### Exercise aim
Pull every line containing "this" out of the material below.

### Supplied material
────────────────────────────────────────

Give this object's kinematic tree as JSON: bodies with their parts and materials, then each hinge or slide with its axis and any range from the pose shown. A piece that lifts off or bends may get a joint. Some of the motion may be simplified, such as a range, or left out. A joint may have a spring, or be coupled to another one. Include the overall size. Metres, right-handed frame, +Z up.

────────────────────────────────────────

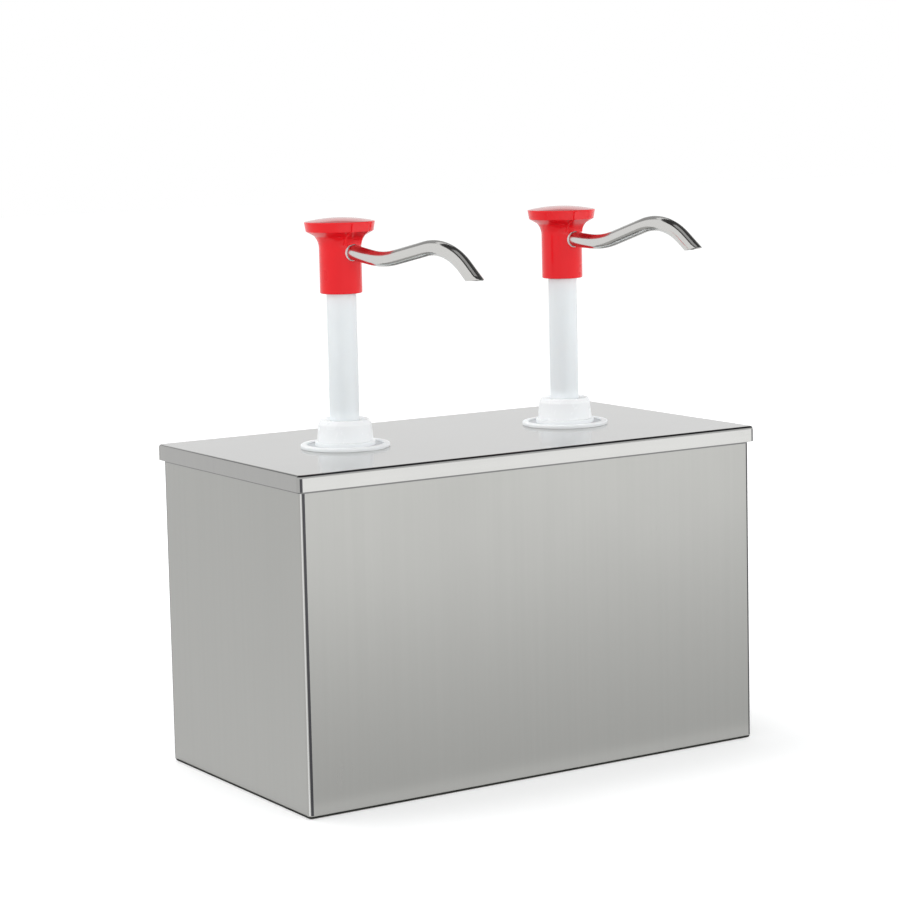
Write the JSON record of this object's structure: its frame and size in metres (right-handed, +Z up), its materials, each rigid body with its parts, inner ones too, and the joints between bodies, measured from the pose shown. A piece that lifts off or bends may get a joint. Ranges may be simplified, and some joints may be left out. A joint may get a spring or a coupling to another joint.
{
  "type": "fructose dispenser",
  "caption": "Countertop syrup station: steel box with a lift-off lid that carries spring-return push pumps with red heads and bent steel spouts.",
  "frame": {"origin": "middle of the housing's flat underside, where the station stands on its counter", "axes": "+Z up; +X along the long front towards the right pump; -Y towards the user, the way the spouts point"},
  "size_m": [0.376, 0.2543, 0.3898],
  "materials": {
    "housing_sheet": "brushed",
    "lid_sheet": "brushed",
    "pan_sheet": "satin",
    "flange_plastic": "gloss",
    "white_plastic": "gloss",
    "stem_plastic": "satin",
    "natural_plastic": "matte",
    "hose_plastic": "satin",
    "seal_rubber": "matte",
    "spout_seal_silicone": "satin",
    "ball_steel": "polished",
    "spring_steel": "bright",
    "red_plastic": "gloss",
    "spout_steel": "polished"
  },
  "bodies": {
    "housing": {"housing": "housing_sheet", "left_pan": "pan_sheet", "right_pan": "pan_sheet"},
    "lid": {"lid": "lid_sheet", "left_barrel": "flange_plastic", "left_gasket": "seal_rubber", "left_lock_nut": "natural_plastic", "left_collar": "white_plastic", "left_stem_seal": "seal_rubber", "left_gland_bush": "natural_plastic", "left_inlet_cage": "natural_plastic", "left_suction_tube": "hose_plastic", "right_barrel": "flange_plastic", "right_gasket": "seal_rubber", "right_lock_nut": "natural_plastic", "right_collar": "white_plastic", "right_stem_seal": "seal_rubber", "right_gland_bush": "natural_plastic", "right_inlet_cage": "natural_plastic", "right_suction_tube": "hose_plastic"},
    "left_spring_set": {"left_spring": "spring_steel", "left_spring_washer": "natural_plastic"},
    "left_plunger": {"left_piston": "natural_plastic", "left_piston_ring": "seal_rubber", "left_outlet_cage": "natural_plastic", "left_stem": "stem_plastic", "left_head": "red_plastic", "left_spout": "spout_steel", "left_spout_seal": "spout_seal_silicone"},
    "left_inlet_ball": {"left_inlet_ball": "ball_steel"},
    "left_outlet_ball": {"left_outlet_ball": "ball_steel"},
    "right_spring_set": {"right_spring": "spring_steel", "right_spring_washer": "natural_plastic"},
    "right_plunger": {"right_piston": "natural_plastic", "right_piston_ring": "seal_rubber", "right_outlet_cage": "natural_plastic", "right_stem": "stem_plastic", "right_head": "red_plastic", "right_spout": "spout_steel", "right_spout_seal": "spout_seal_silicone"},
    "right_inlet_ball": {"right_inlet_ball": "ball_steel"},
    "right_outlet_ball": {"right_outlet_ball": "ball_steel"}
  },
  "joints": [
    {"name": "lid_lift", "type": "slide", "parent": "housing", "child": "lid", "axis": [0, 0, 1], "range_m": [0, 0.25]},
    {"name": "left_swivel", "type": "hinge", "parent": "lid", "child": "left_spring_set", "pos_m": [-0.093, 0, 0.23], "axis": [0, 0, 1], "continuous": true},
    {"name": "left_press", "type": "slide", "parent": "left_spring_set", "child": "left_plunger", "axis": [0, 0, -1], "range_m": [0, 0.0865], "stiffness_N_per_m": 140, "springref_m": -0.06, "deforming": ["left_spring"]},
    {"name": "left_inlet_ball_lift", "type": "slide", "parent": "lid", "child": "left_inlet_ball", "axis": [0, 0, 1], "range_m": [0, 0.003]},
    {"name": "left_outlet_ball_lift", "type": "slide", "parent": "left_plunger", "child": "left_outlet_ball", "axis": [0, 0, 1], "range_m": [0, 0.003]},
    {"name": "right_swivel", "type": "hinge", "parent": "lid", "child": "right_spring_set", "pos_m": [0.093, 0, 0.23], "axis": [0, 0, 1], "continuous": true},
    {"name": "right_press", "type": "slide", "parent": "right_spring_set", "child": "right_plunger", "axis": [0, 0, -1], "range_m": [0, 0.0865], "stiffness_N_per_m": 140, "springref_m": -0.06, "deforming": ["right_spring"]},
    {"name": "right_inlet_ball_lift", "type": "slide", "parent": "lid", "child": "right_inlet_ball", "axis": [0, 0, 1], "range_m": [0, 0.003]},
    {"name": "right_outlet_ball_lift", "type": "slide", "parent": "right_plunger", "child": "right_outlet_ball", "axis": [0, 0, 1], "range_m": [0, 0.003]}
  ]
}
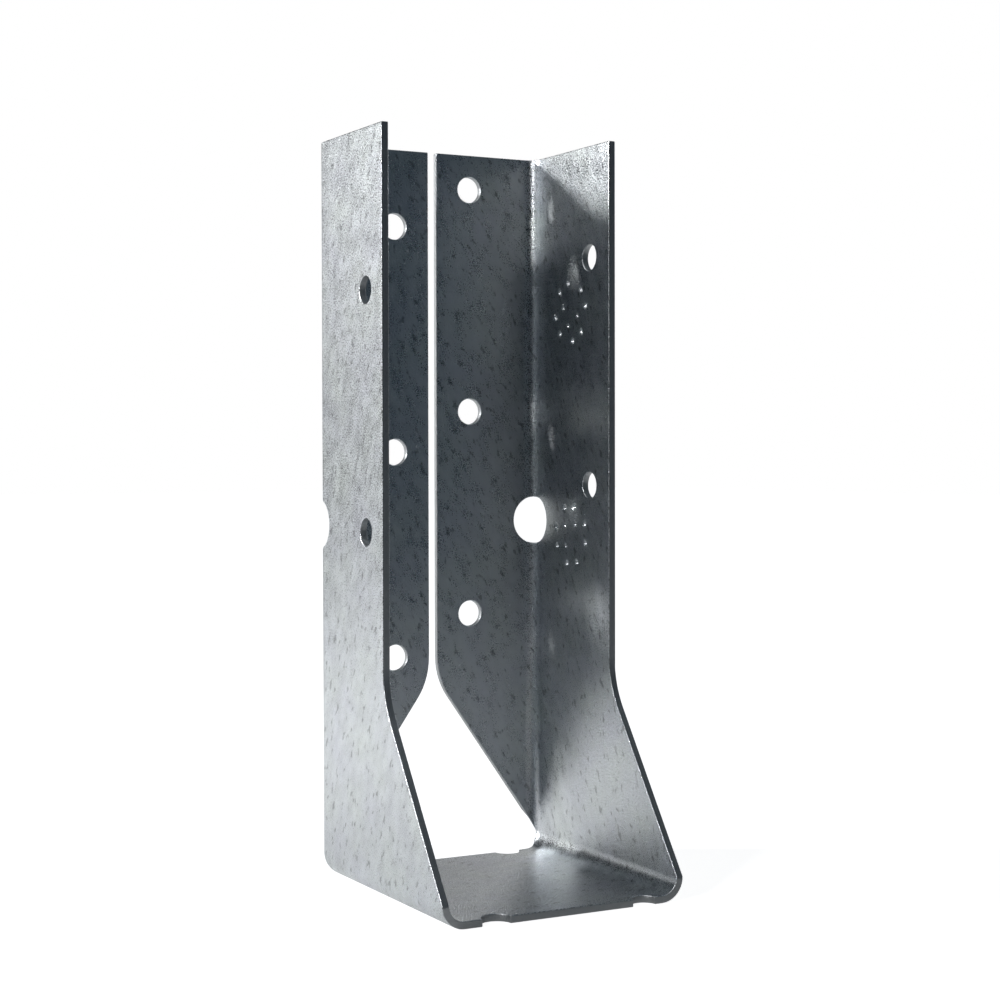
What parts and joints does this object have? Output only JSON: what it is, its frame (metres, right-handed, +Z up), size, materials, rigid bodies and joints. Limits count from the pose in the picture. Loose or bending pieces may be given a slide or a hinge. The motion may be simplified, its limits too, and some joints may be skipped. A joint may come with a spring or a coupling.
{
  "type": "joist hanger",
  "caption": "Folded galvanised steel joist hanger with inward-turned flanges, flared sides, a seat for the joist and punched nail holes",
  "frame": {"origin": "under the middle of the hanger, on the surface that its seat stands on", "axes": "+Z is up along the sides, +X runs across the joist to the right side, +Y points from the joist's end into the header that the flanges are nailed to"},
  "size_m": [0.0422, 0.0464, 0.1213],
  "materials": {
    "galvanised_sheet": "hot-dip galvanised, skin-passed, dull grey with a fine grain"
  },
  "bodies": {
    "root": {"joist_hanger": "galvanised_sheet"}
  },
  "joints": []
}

────────────────────────────────────────

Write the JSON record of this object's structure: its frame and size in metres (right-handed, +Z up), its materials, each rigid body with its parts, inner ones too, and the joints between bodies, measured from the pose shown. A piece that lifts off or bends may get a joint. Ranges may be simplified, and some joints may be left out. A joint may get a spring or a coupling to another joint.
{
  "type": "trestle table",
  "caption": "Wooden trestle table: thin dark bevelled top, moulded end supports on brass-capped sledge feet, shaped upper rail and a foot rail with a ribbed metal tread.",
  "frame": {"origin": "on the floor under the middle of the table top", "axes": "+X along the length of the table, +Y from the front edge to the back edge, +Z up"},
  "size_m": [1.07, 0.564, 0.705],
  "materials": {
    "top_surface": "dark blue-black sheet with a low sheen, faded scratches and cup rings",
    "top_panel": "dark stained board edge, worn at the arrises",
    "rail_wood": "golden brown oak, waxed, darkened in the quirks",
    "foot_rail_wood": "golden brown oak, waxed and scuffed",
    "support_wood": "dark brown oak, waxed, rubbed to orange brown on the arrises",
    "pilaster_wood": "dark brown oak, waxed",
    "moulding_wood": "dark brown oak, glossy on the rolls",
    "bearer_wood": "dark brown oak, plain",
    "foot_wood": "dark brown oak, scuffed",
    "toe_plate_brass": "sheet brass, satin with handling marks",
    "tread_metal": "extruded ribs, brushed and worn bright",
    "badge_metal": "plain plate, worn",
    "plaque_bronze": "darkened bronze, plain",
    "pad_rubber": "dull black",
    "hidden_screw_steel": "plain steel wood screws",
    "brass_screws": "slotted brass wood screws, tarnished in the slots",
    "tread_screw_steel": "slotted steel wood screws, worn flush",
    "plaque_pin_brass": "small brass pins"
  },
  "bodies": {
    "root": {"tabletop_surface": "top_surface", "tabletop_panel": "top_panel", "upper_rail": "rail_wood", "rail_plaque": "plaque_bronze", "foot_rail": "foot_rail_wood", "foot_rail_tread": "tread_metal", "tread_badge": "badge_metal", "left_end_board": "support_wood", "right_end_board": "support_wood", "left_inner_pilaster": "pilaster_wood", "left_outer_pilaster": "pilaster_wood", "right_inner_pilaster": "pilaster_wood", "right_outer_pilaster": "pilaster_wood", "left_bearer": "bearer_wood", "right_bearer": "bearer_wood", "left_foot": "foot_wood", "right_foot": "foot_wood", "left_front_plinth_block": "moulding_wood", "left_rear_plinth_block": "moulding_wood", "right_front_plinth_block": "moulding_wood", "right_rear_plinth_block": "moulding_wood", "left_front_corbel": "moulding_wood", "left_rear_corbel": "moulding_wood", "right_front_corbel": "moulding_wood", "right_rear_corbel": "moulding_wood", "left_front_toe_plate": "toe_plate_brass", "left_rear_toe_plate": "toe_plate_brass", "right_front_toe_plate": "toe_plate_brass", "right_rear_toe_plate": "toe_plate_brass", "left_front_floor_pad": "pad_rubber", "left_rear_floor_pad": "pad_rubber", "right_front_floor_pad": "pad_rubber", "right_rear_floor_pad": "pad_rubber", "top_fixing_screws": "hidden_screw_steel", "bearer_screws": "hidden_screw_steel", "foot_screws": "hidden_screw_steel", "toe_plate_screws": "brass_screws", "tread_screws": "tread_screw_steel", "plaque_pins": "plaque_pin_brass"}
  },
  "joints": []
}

────────────────────────────────────────

### Completed task
Give this object's kinematic tree as JSON: bodies with their parts and materials, then each hinge or slide with its axis and any range from the pose shown. A piece that lifts off or bends may get a joint. Some of the motion may be simplified, such as a range, or left out. A joint may have a spring, or be coupled to another one. Include the overall size. Metres, right-handed frame, +Z up.
Write the JSON record of this object's structure: its frame and size in metres (right-handed, +Z up), its materials, each rigid body with its parts, inner ones too, and the joints between bodies, measured from the pose shown. A piece that lifts off or bends may get a joint. Ranges may be simplified, and some joints may be left out. A joint may get a spring or a coupling to another joint.
What parts and joints does this object have? Output only JSON: what it is, its frame (metres, right-handed, +Z up), size, materials, rigid bodies and joints. Limits count from the pose in the picture. Loose or bending pieces may be given a slide or a hinge. The motion may be simplified, its limits too, and some joints may be skipped. A joint may come with a spring or a coupling.
Write the JSON record of this object's structure: its frame and size in metres (right-handed, +Z up), its materials, each rigid body with its parts, inner ones too, and the joints between bodies, measured from the pose shown. A piece that lifts off or bends may get a joint. Ranges may be simplified, and some joints may be left out. A joint may get a spring or a coupling to another joint.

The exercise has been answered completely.